Wednesday, October 24, 2007

When bad employees go bad...

The following landed in my feed reader today from Kris Dunn's HR Capitalist blog. In this post he details an occasion when an employee at a previous company took it to the absolute extremes to land a couple of extra days off. From the post:

Human nature exists, and HR pros get to the see the downside in employee relations issues that involve anger, ambition, lust, lies, etc. But faking funeral programs to get a couple of extra days off? That's taking your game to the next level.

This is a pretty remarkable story and it makes you wonder about the very nature of people. It also reads like a pretty damning indictment of employees generally. When you get those real ball-breaking bosses (or HR people) who claim that every aspect of an employees work life must be monitored (think banning websites, monitoring email usage, micro-managing to targets etc) this is what they base their defences on. They believe that if you give an employee a proverbial inch they'll take a mile. If you let them on Facebook then they'll do nothing but that all day and productivity will plummet. If you don't require a doctor's note for illness then all of a sudden people will be off to the quacks every week like clockwork. If you let them decide their own schedule then they'll slack off, only work when they absolutely can't avoid it and will happily see your profits drop for their own self interest.

My issue with this take on 'management' and 'employee relations' is that in every way shape and form it's complete crap. The employee skiving off to go to a 'funeral' every couple of month is clearly not the right person to employ. Firing him was the right way to go. But does no one ask why it got to that position? How on earth did it get to a point where he was so unhappy in his job that he needed to fake family deaths to avoid another 8 hours of it once a month? Why did no-one notice that this guy was seriously miserable and demotivated before? How was his regular absenteeism the first warning sign?

Now I'm probably getting a bit too much into the specifics of this one case. For all I know the organisation had been trying for ages to get him engaged and in reality he was just a total jerk. So let's talk in more general terms.

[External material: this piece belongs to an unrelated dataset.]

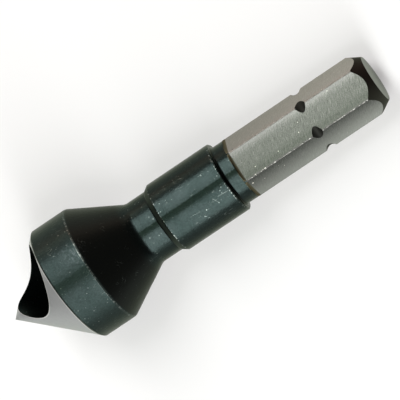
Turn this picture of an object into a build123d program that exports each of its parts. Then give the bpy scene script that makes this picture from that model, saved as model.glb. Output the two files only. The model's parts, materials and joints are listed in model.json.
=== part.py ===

As I've said numerous times, employee engagement should be the number one priority issue for HR and management. If your staff hate you, your company and their jobs, you should be fired immediately. It's no use blaming the employees, or the economic environment, or the bad weather. The buck stops with you. It is your job to get those guys engaged and get them flying. If you can't do it because they're a miserable and belligerent so-and-so then the best plan is to get rid of them (I'll not mention that perhaps you should be fired for hiring the wrong person in the first place, that is a rant for another day). Fire them quickly and fairly and move on. If however they could, would and should be engaged, happy and productive but for your dumb policies/poor working environment/lack of training/dearth of management capabilities/general ignorance/crappy attitude/unrealistic targets/badly planned business (delete as appropriate) then it's your ass on the line, to quote my American friends from the telly.

If you think this is massively unfair and miss the days when you could just shout at people and they'd do exactly what you said for the length of time you specified, then tough. Think this is all wishy-washy liberal nonsense and that these people who abuse your good nature (i.e. the fact you gave them a job in the first place) are just unreasonable swine? Read this.

When it comes down to it, the future of business is predicated on employees not consumers. I will rant on and on about customer experience, making sure you're telling the right story, being remarkable and so on. But if you do all of that yet still treat your employees like children then you are in for a rough ride. Be as remarkable to your employees as you are to your customers though (in fact even more remarkable) and you will see your successes grow exponentially. Happy people are productive people. Productive people who keep getting happier are your superstars.

So next time someone seems to be disengaged address the root cause, not the individual. If you're hiring the right people in the first place there is nothing to stop every single one of them becoming a superstar employee for you. Nothing that is, except you.

2 comments:

  1. Thanks anonymous, glad my ranting struck a chord with you! If you enjoyed this I reckon you'll have a pretty good rant about the topic in you, I'd love to hear it!